Daha ilginç ne yapabilirsiniz?
Daha ilginç ne yapabilirsiniz? Kendinizi o halde görüntüleyip yayın yapabileceğiniz. Size öneriler hazırladım, kendilerine üç beden bol gelen egoları içinde küçük beyinlerini taşımaya çalışanlar.
Öncelikle kendi pisliğinizi yerken kendinizi görüntüleyebilirsiniz. Büyük ilgi çeker. Fenomen olmaya bir adım atarsınız. Kesin 20 bin takipçi garanti.
Sonra intihar ederken çekebilirsiniz kendinizi. Köprüden atlarken. Kesin 30 bin yeni takipçi garanti. (Gerçi tadını çıkartamazsınız ama adınız yürür.)
Mesela kendinizi dayak yerken çekebilirsiniz. Nasıl ağzınızın burnunuzun kırıldığını gösterebilirsiniz. Bu diğerleri kadar çarpıcı olmayabilir ama 5 bin civarında takipçi getirir.
Bir mevta ile birlikte mezarın içinde sarılmış olarak poz verebilirsiniz. Dışarıdaki görüntüleri bir arkadaşınız çeker. Siz alt plandan toprak atılırken görüntülersiniz. Sonra bunları birleştirirsiniz. Bunun da 100 bin yeni takipçi garantisi var.
Kendinizin sefil günlük rutininizi yansıtabilirsiniz. İşsiz güçsüz, ipsiz sapsız dolaştığınızı, nasıl aslında kendinizin bile nefret ettiği bir hayatı yaşadığınızı. Bu size takipçi kazandırmaz. Aksine kaybettirir.
Gelelim bu önerileri hazırlama nedenime: Absürt bir “Şıklık” var üstünde. Takım elbise giymiş. Eskiden bu tür giyinenlere “Süslü” lakabı takılırdı. İşte onlardan biri. Bir eliyle tabutun üstüne yaslanıyor. Şöyle bir profil bakış atıyor. Bir telefonun kamerasına poz veriyor.

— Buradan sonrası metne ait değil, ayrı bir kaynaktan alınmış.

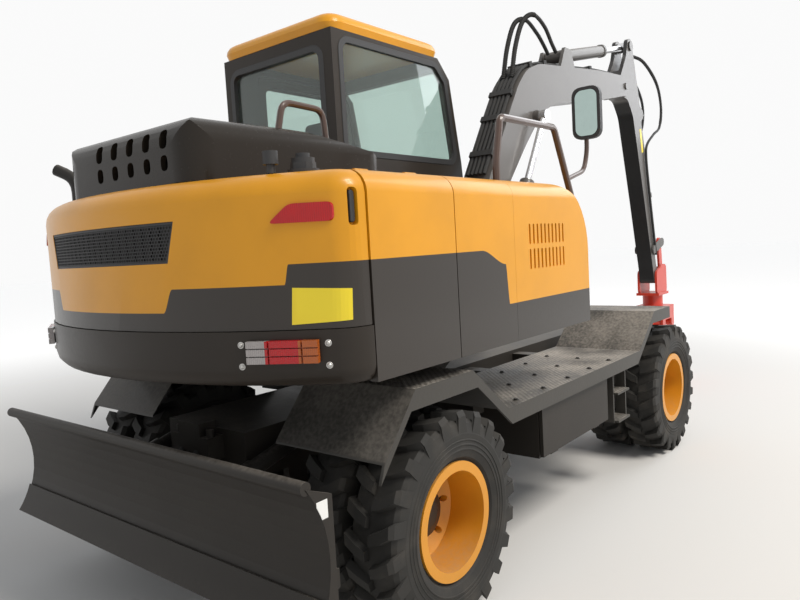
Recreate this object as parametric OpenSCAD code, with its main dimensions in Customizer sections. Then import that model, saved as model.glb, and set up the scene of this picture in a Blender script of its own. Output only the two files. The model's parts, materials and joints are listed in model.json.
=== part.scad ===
// Wheeled excavator with twin tyres, a rear blade, a hollow cab and a timber
// grapple on a one-piece boom. +X is forward, +Y is the machine's left, +Z up.
// The ground is z = 0. Inside placed() x is counted from the rear axle.

/* [Wheels and axles] */
// distance between the axles
wheel_base = 2650; // [2400:10:2900]
// outside diameter of a tyre over its lugs
tyre_d = 860; // [820:5:900]
// width of one tyre
tyre_w = 225; // [200:5:240]
// middle of the outer tyre from the machine's middle
outer_tyre_y = 905; // [880:5:920]
// distance between the two tyres of a pair
twin_pitch = 265; // [250:5:290]
// rim seat diameter
rim_d = 406; // [390:2:420]
// rim flange diameter
flange_d = 464; // [440:2:480]
// rim width over its flanges
rim_w = 192; // [170:2:200]
// spindle radius
spindle_r = 50; // [40:1:60]
// distance of a king pin from the middle
king_y = 430; // [410:5:450]
// king pin radius
king_r = 24; // [18:1:30]
// length of a steering arm
steer_arm = 170; // [150:5:190]
// depth of the tread lugs
lug_depth = 30; // [20:1:36]
// lugs round one side of a tyre
lug_count = 13; // [9:1:13]
// wheel nuts on a rim
nut_count = 10; // [6:1:10]
// holes in a rim's dish
hole_count = 8; // [5:1:8]

/* [Chassis] */
// half width of the chassis box
frame_half = 270; // [240:5:290]
// underside of the chassis box
frame_z0 = 585; // [575:5:620]
// top of the chassis box
frame_z1 = 790; // [760:5:820]
// top of the side platforms
deck_z = 780; // [740:5:820]
// outer edge of the platforms
deck_y = 1000; // [960:5:1010]
// top of the mudguards
guard_z = 995; // [960:5:1010]
// plate thickness of platforms and mudguards
deck_t = 12; // [8:1:16]
// depth of the turned-down edge
lip_h = 75; // [50:5:90]
// slew axis from the rear axle
slew_x = 905; // [850:5:950]
// radius of the slew bearing
slew_r = 390; // [340:10:420]

/* [Blade] */
// half width of the blade
blade_half = 1030; // [980:5:1060]
// rearmost line of the blade's edges
blade_x = -796; // [-850:2:-760]
// lower edge of the raised blade
blade_z0 = 329; // [280:1:380]
// upper edge of the raised blade
blade_z1 = 817; // [760:1:860]
// depth of the blade's curve
blade_sag = 82; // [50:1:100]
// blade plate thickness
blade_t = 14; // [10:1:20]
// thickness of the cutting edge
edge_t = 12; // [8:1:20]

/* [Upper body] */
// underside of the skirts
skirt_z = 1065; // [1050:5:1080]
// joint between counterweight and tail cover
band_z = 1258; // [1230:2:1290]
// top of the yellow covers
cover_z = 1770; // [1720:5:1820]
// half width of the upper body
body_half = 1020; // [980:5:1025]
// radius of the tail about the slew axis
tail_r = 1750; // [1700:10:1800]
// radius of the tail's corners
tail_corner = 130; // [100:5:160]
// second side seam
seam_2 = 62; // [20:2:100]
// third side seam
seam_3 = 508; // [460:2:560]
// front of the right housing
nose_x = 1270; // [1220:5:1320]
// radius of the upper side edges
edge_r = 80; // [60:2:100]
// thickness of a door or cover
panel_t = 35; // [25:1:45]
// gap round a door or lid
gap = 5; // [4:0.5:8]
// height of the hood over the covers
hood_h = 238; // [200:2:280]
// wall of the hood
hood_t = 22; // [15:1:40]

/* [Cab] */
// rear face of the cab
cab_x0 = 600; // [580:5:640]
// foremost face of the cab
cab_x1 = 1850; // [1800:5:1900]
// right face of the cab
cab_y0 = 82; // [80:2:110]
// left face of the cab
cab_y1 = 1000; // [960:5:1010]
// underside of the roof
roof_z = 2690; // [2640:5:2720]
// height of the roof
roof_h = 90; // [70:5:110]
// wall thickness of the cab
cab_t = 50; // [40:2:60]
// glass thickness
glass_t = 6; // [5:1:8]
// corner radius of windows and door
window_r = 60; // [30:5:90]

/* [Boom] */
// middle plane of boom and arm
boom_y = -170; // [-180:2:-160]
// boom width
boom_w = 200; // [180:2:220]
// arm width
arm_w = 140; // [120:2:146]
// boom cylinders from the middle plane
lift_y = 165; // [160:1:175]
// radius of a boom pin
pin_r = 28; // [22:1:34]
// radius of a lift cylinder
lift_r = 42; // [36:1:48]
// radius of the arm cylinder
crowd_r = 47; // [40:1:52]
// radius of the tool cylinder
tool_r = 38; // [32:1:44]
// share of a barrel's radius that its rod takes
rod_share = 0.55; // [0.45:0.01:0.65]

/* [Tool] */
// height of the rotator
rotator_h = 110; // [90:5:140]
// reach of a jaw below its pin
jaw_reach = 430; // [380:10:480]
// width of a jaw
jaw_w = 300; // [240:10:360]

/* [Fits] */
// gap beside and over seated pieces
seat = 0.3; // [0.2:0.05:0.5]
// radial clearance of a pin in its bore
run = 0.05; // [0.02:0.01:0.1]
// gap beside links and rod eyes
side_gap = 5; // [5:0.5:8]

/* [Hidden] */
axle_z = tyre_d / 2;
front_x = wheel_base;
tail_cx = slew_x;
tail_x = tail_cx - tail_r;
seam_1 = tail_cx - sqrt(pow(tail_r - tail_corner, 2) - pow(body_half - tail_corner, 2)) + 9;
hood_x = [tail_x + 145, 345];
hood_half = 455;
hood_z = [cover_z + gap, cover_z + hood_h];
side_box_x = [790, 1590];
side_box_z = [445, deck_z - deck_t - 70];
side_box_y = [600, 945];
deck_top = skirt_z + 65;
cab_z0 = deck_top + seat;
inner_tyre_y = outer_tyre_y - twin_pitch;
hub_y = outer_tyre_y - twin_pitch / 2;
boom_in = boom_y + boom_w / 2;
boom_out = boom_y - boom_w / 2;
foot = [1300, 1330];
lift_base = [1500, 1195];
well_x = lift_base[0] + 95;
deck_half = body_half - panel_t - gap;
lift_eye = [2200, 2330];
crowd_base = [2755, 2847];
tip = [3900, 2780];
crowd_eye = [4110, 3165];
tool_base = [4410, 2600];
rocker_pin = [4565, 1330];
link_pin = [4800, 1400];
tool_pin = [4640, 1060];
ear_pin = [4830, 1130];
blade_pin = [-130, 300];
blade_base = [-120, 740];
blade_eye = [-655, 600];
blade_cyl_y = 330;
blade_cyl_r = 34;
jaw_x = 4735;
jaw_pin = [130, 600];
jaw_out = 330;
gearbox_x = [1000, 1300];
shaft_r = 30;
shift_x = -(tail_cx - tail_r + jaw_x + jaw_out) / 2;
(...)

Daha sonra bir başkası, bir başkası daha. Bir “Abla” görünüyor kadrajda. Daha gelirken saçını düzeltiyor. Ya saçı dağınık çıkarsa? Tabutun önüne geliyor, o da poz veriyor. Yahu utanmasalar tabutun içine girip fotoğraf çektirecekler.
Harun Kolçak’ın cenazesi. Kim bilir tabutunun başında yaşananları görse ne derdi? Herhalde: “Beni sizin bu görmemişliğiniz, dikkat çekme telaşı ile yaptığınız insanlık dışı davranışlar öldürdü” derdi.
Bu olaydan sonra düşündüm. Toplumumuzun bir bölümü hep mi böyleydi? Böyleydi de biz neden fark etmiyorduk?
Çünkü artık her insan kendi çapında “Ünlü.” Ama üç kişilik ünlü, ama beş kişilik. O tabutun başında poz verenler kendi minik cemaatlerine yayın yapıyor aslında. “Bakın” diyor “Ben ne yapıyorum? Nasıl poz veriyorum?” Ve görgüsüzlüğünü tarihe not olarak düşünüyor.
Eskiden de olurdu böyle şeyler. Ama yayın yapılmadığı için, sosyal medyaya düşmediği için çok bilmezdik. (‘Sosyal medyaya düşme’ tanımlaması kendi içinde de bir olumsuzluk taşımıyor mu sizce? Geneleve düştü gibi.) En fazla mahalle kahvelerinde, kadınların toplandığı günlerde konuşulur unutulurdu.
Şimdi artık bu örnekleri görür olduk. Çünkü bu aklı kıtlar kendileri yayın yapıyorlar. Biz de onların yayın yaptıkları araçlardan ne olup bittiğini daha çok görüyoruz.
Maalesef bu tipleri önlemenin tek bir yolu var, müdahale etmek. “Kardeşim ne yapıyorsun” demek. Gerçi o zaman da alacağın cevap insan hakları savunucularına saçını başını yolduracak türden olur ya: “Sanane ben özgür bir adamım. İsteğimi yaparım.”